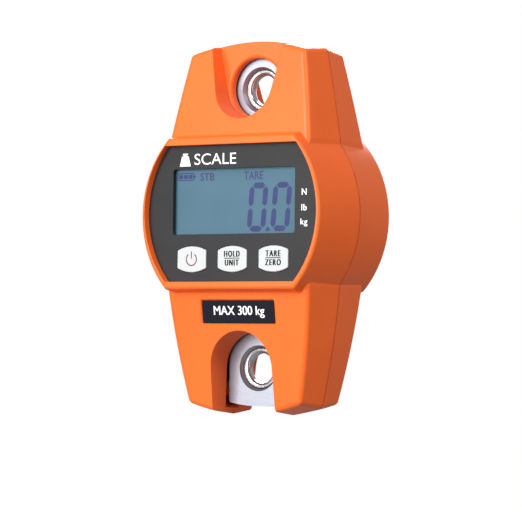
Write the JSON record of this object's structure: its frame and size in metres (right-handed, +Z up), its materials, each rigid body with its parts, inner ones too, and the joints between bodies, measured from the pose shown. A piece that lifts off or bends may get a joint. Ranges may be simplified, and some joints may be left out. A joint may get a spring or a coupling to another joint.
{
  "type": "hanging scale",
  "caption": "Compact electronic hanging scale: wedge-shaped two-part housing with a round display bulge, round a flat load cell with an eye at each end.",
  "frame": {"origin": "centre of the upper eye's bore, in the middle of the load cell's thickness", "axes": "+Z up along the load line, +X to the right seen from the display, -Y out of the display"},
  "size_m": [0.0938, 0.0528, 0.1546],
  "materials": {
    "orange_housing": "glossy moulded ABS",
    "milled_aluminium": "milled, matte",
    "polished_steel": "polished",
    "sealant": "matte",
    "zinc_steel": "zinc plated",
    "charcoal_panel": "fine satin",
    "navy_label": "satin print",
    "clear_window": "clear",
    "display_glass": "display glass",
    "white_diffuser": "translucent white",
    "black_rubber": "matte",
    "white_frame": "satin",
    "green_board": "solder mask",
    "black_resin": "satin",
    "battery_can": "printed sleeve",
    "spring_metal": "nickel plated",
    "white_key": "satin moulded"
  },
  "bodies": {
    "housing": {"front_shell": "orange_housing", "rear_shell": "orange_housing", "load_cell": "milled_aluminium", "upper_bush": "polished_steel", "lower_bush": "polished_steel", "gauge_seals": "sealant", "cell_screws": "zinc_steel", "shell_screws": "zinc_steel", "board_screws": "zinc_steel", "panel": "charcoal_panel", "capacity_label": "navy_label", "window_lens": "clear_window", "lcd_glass": "display_glass", "backlight": "white_diffuser", "lcd_connector": "black_rubber", "lcd_frame": "white_frame", "circuit_board": "green_board", "controller_chip": "black_resin", "buzzer": "black_resin", "switch_bodies": "black_resin", "batteries": "battery_can", "contact_plates": "spring_metal", "contact_springs": "spring_metal"},
    "door": {"battery_door": "orange_housing"},
    "power_button": {"power_key": "white_key", "power_plunger": "white_frame"},
    "hold_button": {"hold_key": "white_key", "hold_plunger": "white_frame"},
    "tare_button": {"tare_key": "white_key", "tare_plunger": "white_frame"}
  },
  "joints": [
    {"name": "power_press", "type": "slide", "parent": "housing", "child": "power_button", "axis": [0, 1, 0], "range_m": [0, 0.0005], "stiffness_N_per_m": 300},
    {"name": "hold_press", "type": "slide", "parent": "housing", "child": "hold_button", "axis": [0, 1, 0], "range_m": [0, 0.0005], "stiffness_N_per_m": 300},
    {"name": "tare_press", "type": "slide", "parent": "housing", "child": "tare_button", "axis": [0, 1, 0], "range_m": [0, 0.0005], "stiffness_N_per_m": 300},
    {"name": "door_hinge", "type": "hinge", "parent": "housing", "child": "door", "pos_m": [0, 0.0254, -0.0742], "axis": [-1, 0, 0], "range_deg": [0, 85]}
  ]
}
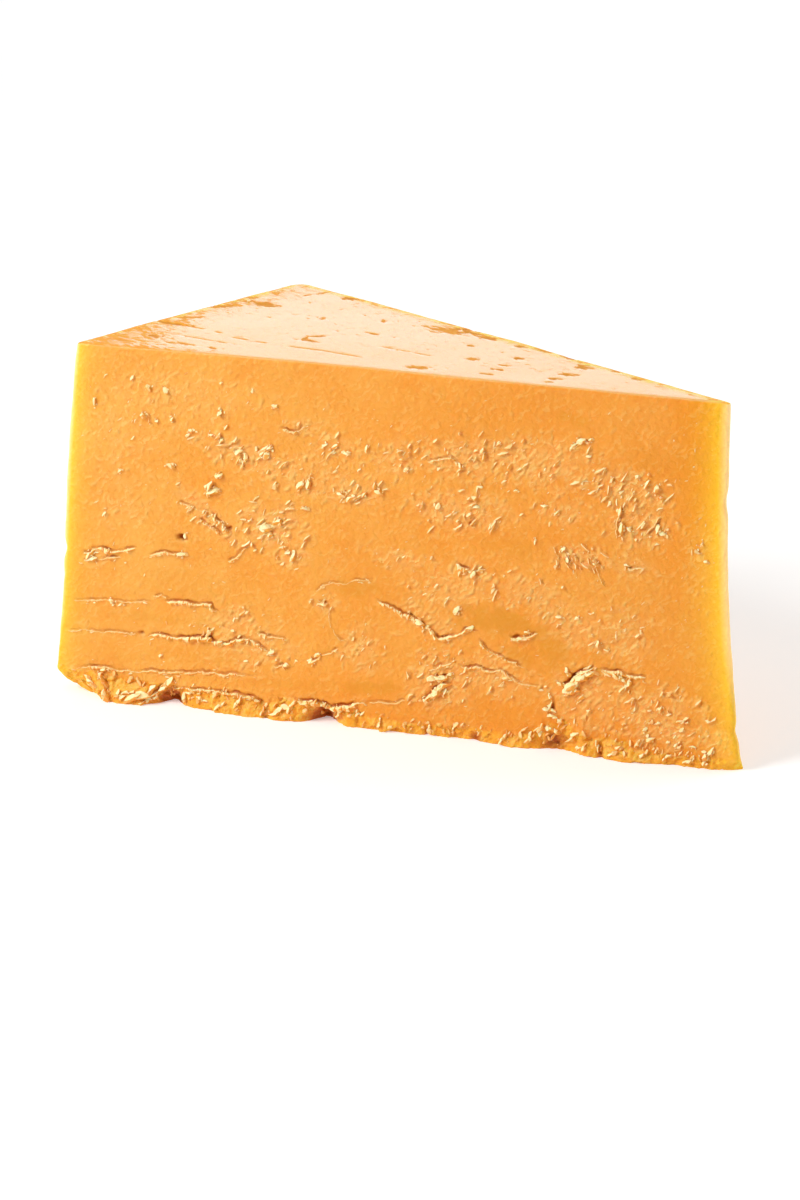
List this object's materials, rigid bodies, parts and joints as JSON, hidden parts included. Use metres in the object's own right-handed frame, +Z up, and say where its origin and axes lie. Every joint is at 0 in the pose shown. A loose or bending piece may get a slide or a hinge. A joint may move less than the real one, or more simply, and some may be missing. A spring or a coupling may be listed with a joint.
{
  "type": "cheddar cheese wedge",
  "caption": "Rindless wedge of orange cheddar-type cheese, cut corner to corner from a block, with a torn crumbly cut face, a smooth top and a flat foot.",
  "frame": {"origin": "On the surface the wedge stands on, under the middle of its footprint's bounding box", "axes": "+Z up, +X along the long torn cut face towards its thin end, +Y from the cut face towards the square back corner, so the cut face looks along -Y"},
  "size_m": [0.1625, 0.0715, 0.0853],
  "materials": {
    "cheese": "Orange cheddar: soft, slightly oily and translucent, satin where it is cut or torn, glossy on the smooth top"
  },
  "bodies": {
    "root": {"cheese_wedge": "cheese"}
  },
  "joints": []
}
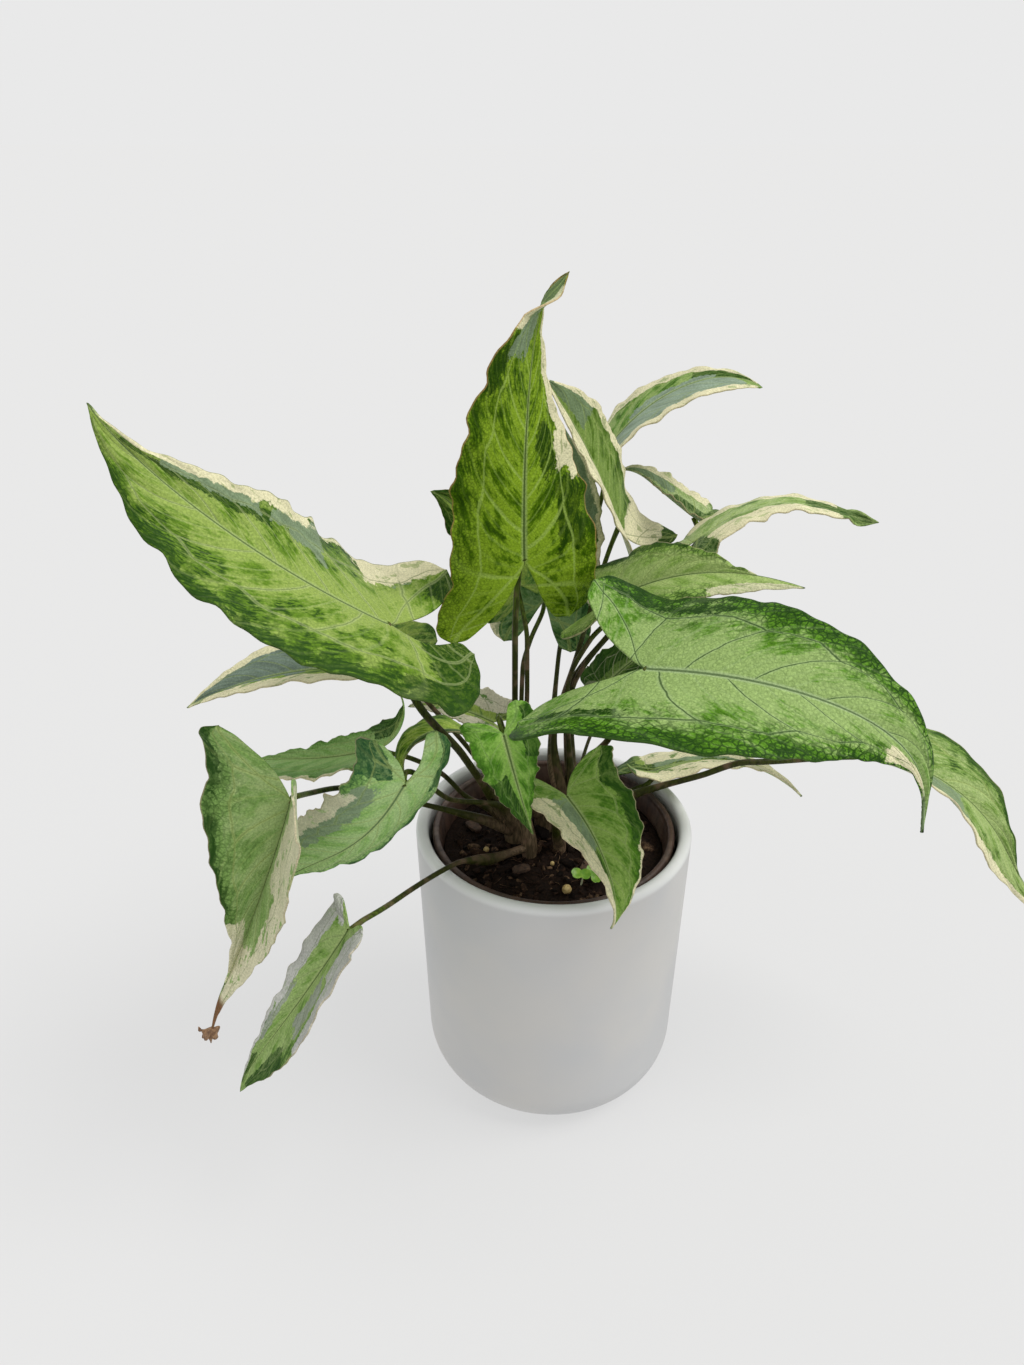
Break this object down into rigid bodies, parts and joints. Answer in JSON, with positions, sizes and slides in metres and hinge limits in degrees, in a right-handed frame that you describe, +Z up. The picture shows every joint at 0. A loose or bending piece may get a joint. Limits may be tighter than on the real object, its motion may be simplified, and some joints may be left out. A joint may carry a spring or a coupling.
{
  "type": "potted arrowhead plant",
  "caption": "Variegated arrowhead plant with cream and green arrow-shaped leaves, in a nursery pot standing in a plain white cylindrical cache pot.",
  "frame": {"origin": "centre of the cache pot's foot, on the surface it stands on", "axes": "+Z up, -Y towards the side that shows best, +X to the right of it"},
  "size_m": [0.4197, 0.2506, 0.4007],
  "materials": {
    "ceramic_white": "satin white glaze",
    "brown_plastic": "thin moulded nursery pot",
    "soil_mix": "dark fibrous potting mix",
    "leaf_variegated": "soft satin leaf, green with cream and grey green parts",
    "stem_green": "satin olive to brown leaf stem",
    "pellet_cream": "dull pellet",
    "bark_brown": "rough bark",
    "seedling_green": "fresh green"
  },
  "bodies": {
    "root": {"cache_pot": "ceramic_white", "nursery_pot": "brown_plastic", "soil": "soil_mix", "stems_left": "stem_green", "stems_centre": "stem_green", "stems_right": "stem_green", "stems_front": "stem_green", "stems_low": "stem_green", "leaf_left_large": "leaf_variegated", "leaf_centre_tall": "leaf_variegated", "leaf_centre_narrow": "leaf_variegated", "leaf_centre_back": "leaf_variegated", "leaf_back_high": "leaf_variegated", "leaf_back_curled": "leaf_variegated", "leaf_right_arching": "leaf_variegated", "leaf_right_pale": "leaf_variegated", "leaf_right_large": "leaf_variegated", "leaf_far_right": "leaf_variegated", "leaf_low_cream": "leaf_variegated", "leaf_front_right": "leaf_variegated", "leaf_front_left": "leaf_variegated", "leaf_left_hanging": "leaf_variegated", "leaf_left_broad": "leaf_variegated", "leaf_left_flat": "leaf_variegated", "leaf_young_curled": "leaf_variegated", "leaf_left_low": "leaf_variegated", "leaf_bottom_left": "leaf_variegated", "leaf_behind_left": "leaf_variegated", "leaf_dark_small": "leaf_variegated", "leaf_centre_hidden": "leaf_variegated", "pellet_1": "pellet_cream", "bark_1": "bark_brown", "pellet_2": "pellet_cream", "bark_2": "bark_brown", "pellet_3": "pellet_cream", "bark_3": "bark_brown", "seedling_1": "seedling_green", "seedling_2": "seedling_green"}
  },
  "joints": []
}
========
- **Challenge**: Word for word, extract all the records.

- **Exercise response**:
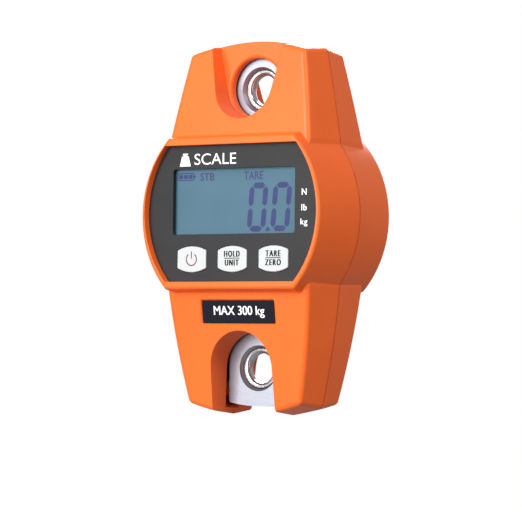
Write the JSON record of this object's structure: its frame and size in metres (right-handed, +Z up), its materials, each rigid body with its parts, inner ones too, and the joints between bodies, measured from the pose shown. A piece that lifts off or bends may get a joint. Ranges may be simplified, and some joints may be left out. A joint may get a spring or a coupling to another joint.
{
  "type": "hanging scale",
  "caption": "Compact electronic hanging scale: wedge-shaped two-part housing with a round display bulge, round a flat load cell with an eye at each end.",
  "frame": {"origin": "centre of the upper eye's bore, in the middle of the load cell's thickness", "axes": "+Z up along the load line, +X to the right seen from the display, -Y out of the display"},
  "size_m": [0.0938, 0.0528, 0.1546],
  "materials": {
    "orange_housing": "glossy moulded ABS",
    "milled_aluminium": "milled, matte",
    "polished_steel": "polished",
    "sealant": "matte",
    "zinc_steel": "zinc plated",
    "charcoal_panel": "fine satin",
    "navy_label": "satin print",
    "clear_window": "clear",
    "display_glass": "display glass",
    "white_diffuser": "translucent white",
    "black_rubber": "matte",
    "white_frame": "satin",
    "green_board": "solder mask",
    "black_resin": "satin",
    "battery_can": "printed sleeve",
    "spring_metal": "nickel plated",
    "white_key": "satin moulded"
  },
  "bodies": {
    "housing": {"front_shell": "orange_housing", "rear_shell": "orange_housing", "load_cell": "milled_aluminium", "upper_bush": "polished_steel", "lower_bush": "polished_steel", "gauge_seals": "sealant", "cell_screws": "zinc_steel", "shell_screws": "zinc_steel", "board_screws": "zinc_steel", "panel": "charcoal_panel", "capacity_label": "navy_label", "window_lens": "clear_window", "lcd_glass": "display_glass", "backlight": "white_diffuser", "lcd_connector": "black_rubber", "lcd_frame": "white_frame", "circuit_board": "green_board", "controller_chip": "black_resin", "buzzer": "black_resin", "switch_bodies": "black_resin", "batteries": "battery_can", "contact_plates": "spring_metal", "contact_springs": "spring_metal"},
    "door": {"battery_door": "orange_housing"},
    "power_button": {"power_key": "white_key", "power_plunger": "white_frame"},
    "hold_button": {"hold_key": "white_key", "hold_plunger": "white_frame"},
    "tare_button": {"tare_key": "white_key", "tare_plunger": "white_frame"}
  },
  "joints": [
    {"name": "power_press", "type": "slide", "parent": "housing", "child": "power_button", "axis": [0, 1, 0], "range_m": [0, 0.0005], "stiffness_N_per_m": 300},
    {"name": "hold_press", "type": "slide", "parent": "housing", "child": "hold_button", "axis": [0, 1, 0], "range_m": [0, 0.0005], "stiffness_N_per_m": 300},
    {"name": "tare_press", "type": "slide", "parent": "housing", "child": "tare_button", "axis": [0, 1, 0], "range_m": [0, 0.0005], "stiffness_N_per_m": 300},
    {"name": "door_hinge", "type": "hinge", "parent": "housing", "child": "door", "pos_m": [0, 0.0254, -0.0742], "axis": [-1, 0, 0], "range_deg": [0, 85]}
  ]
}
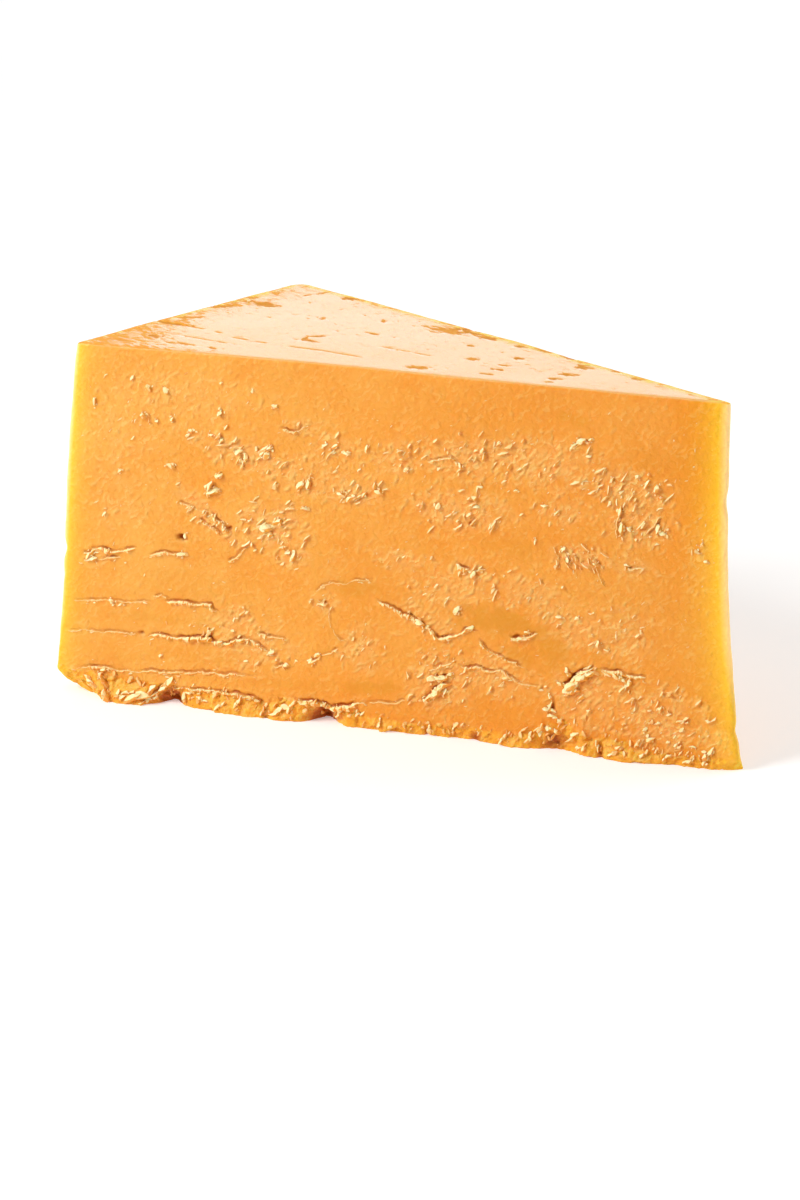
List this object's materials, rigid bodies, parts and joints as JSON, hidden parts included. Use metres in the object's own right-handed frame, +Z up, and say where its origin and axes lie. Every joint is at 0 in the pose shown. A loose or bending piece may get a slide or a hinge. A joint may move less than the real one, or more simply, and some may be missing. A spring or a coupling may be listed with a joint.
{
  "type": "cheddar cheese wedge",
  "caption": "Rindless wedge of orange cheddar-type cheese, cut corner to corner from a block, with a torn crumbly cut face, a smooth top and a flat foot.",
  "frame": {"origin": "On the surface the wedge stands on, under the middle of its footprint's bounding box", "axes": "+Z up, +X along the long torn cut face towards its thin end, +Y from the cut face towards the square back corner, so the cut face looks along -Y"},
  "size_m": [0.1625, 0.0715, 0.0853],
  "materials": {
    "cheese": "Orange cheddar: soft, slightly oily and translucent, satin where it is cut or torn, glossy on the smooth top"
  },
  "bodies": {
    "root": {"cheese_wedge": "cheese"}
  },
  "joints": []
}
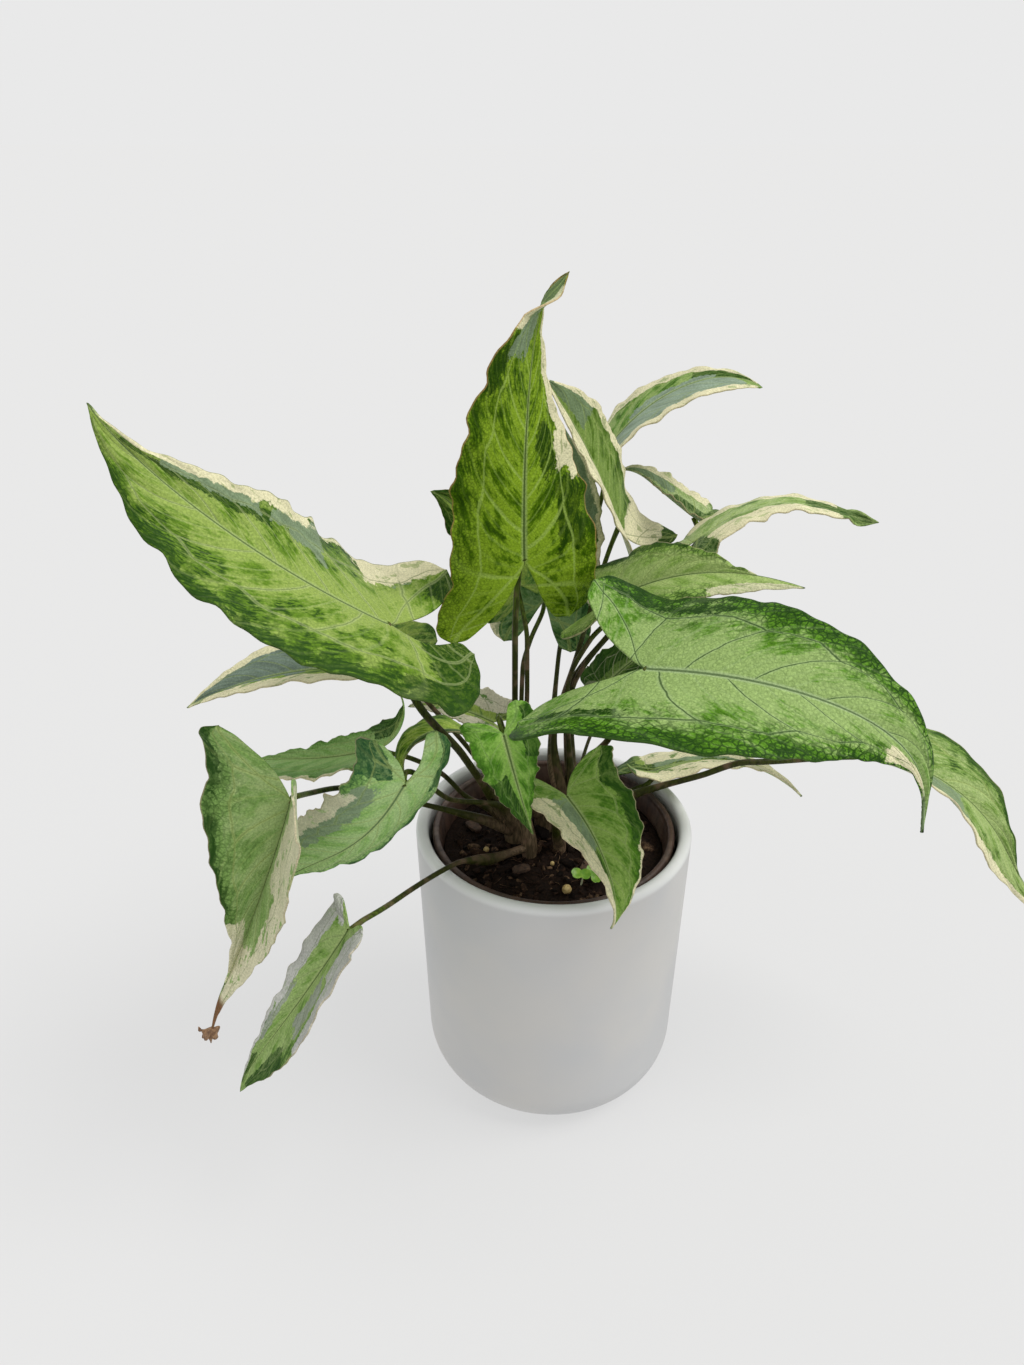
Break this object down into rigid bodies, parts and joints. Answer in JSON, with positions, sizes and slides in metres and hinge limits in degrees, in a right-handed frame that you describe, +Z up. The picture shows every joint at 0. A loose or bending piece may get a joint. Limits may be tighter than on the real object, its motion may be simplified, and some joints may be left out. A joint may carry a spring or a coupling.
{
  "type": "potted arrowhead plant",
  "caption": "Variegated arrowhead plant with cream and green arrow-shaped leaves, in a nursery pot standing in a plain white cylindrical cache pot.",
  "frame": {"origin": "centre of the cache pot's foot, on the surface it stands on", "axes": "+Z up, -Y towards the side that shows best, +X to the right of it"},
  "size_m": [0.4197, 0.2506, 0.4007],
  "materials": {
    "ceramic_white": "satin white glaze",
    "brown_plastic": "thin moulded nursery pot",
    "soil_mix": "dark fibrous potting mix",
    "leaf_variegated": "soft satin leaf, green with cream and grey green parts",
    "stem_green": "satin olive to brown leaf stem",
    "pellet_cream": "dull pellet",
    "bark_brown": "rough bark",
    "seedling_green": "fresh green"
  },
  "bodies": {
    "root": {"cache_pot": "ceramic_white", "nursery_pot": "brown_plastic", "soil": "soil_mix", "stems_left": "stem_green", "stems_centre": "stem_green", "stems_right": "stem_green", "stems_front": "stem_green", "stems_low": "stem_green", "leaf_left_large": "leaf_variegated", "leaf_centre_tall": "leaf_variegated", "leaf_centre_narrow": "leaf_variegated", "leaf_centre_back": "leaf_variegated", "leaf_back_high": "leaf_variegated", "leaf_back_curled": "leaf_variegated", "leaf_right_arching": "leaf_variegated", "leaf_right_pale": "leaf_variegated", "leaf_right_large": "leaf_variegated", "leaf_far_right": "leaf_variegated", "leaf_low_cream": "leaf_variegated", "leaf_front_right": "leaf_variegated", "leaf_front_left": "leaf_variegated", "leaf_left_hanging": "leaf_variegated", "leaf_left_broad": "leaf_variegated", "leaf_left_flat": "leaf_variegated", "leaf_young_curled": "leaf_variegated", "leaf_left_low": "leaf_variegated", "leaf_bottom_left": "leaf_variegated", "leaf_behind_left": "leaf_variegated", "leaf_dark_small": "leaf_variegated", "leaf_centre_hidden": "leaf_variegated", "pellet_1": "pellet_cream", "bark_1": "bark_brown", "pellet_2": "pellet_cream", "bark_2": "bark_brown", "pellet_3": "pellet_cream", "bark_3": "bark_brown", "seedling_1": "seedling_green", "seedling_2": "seedling_green"}
  },
  "joints": []
}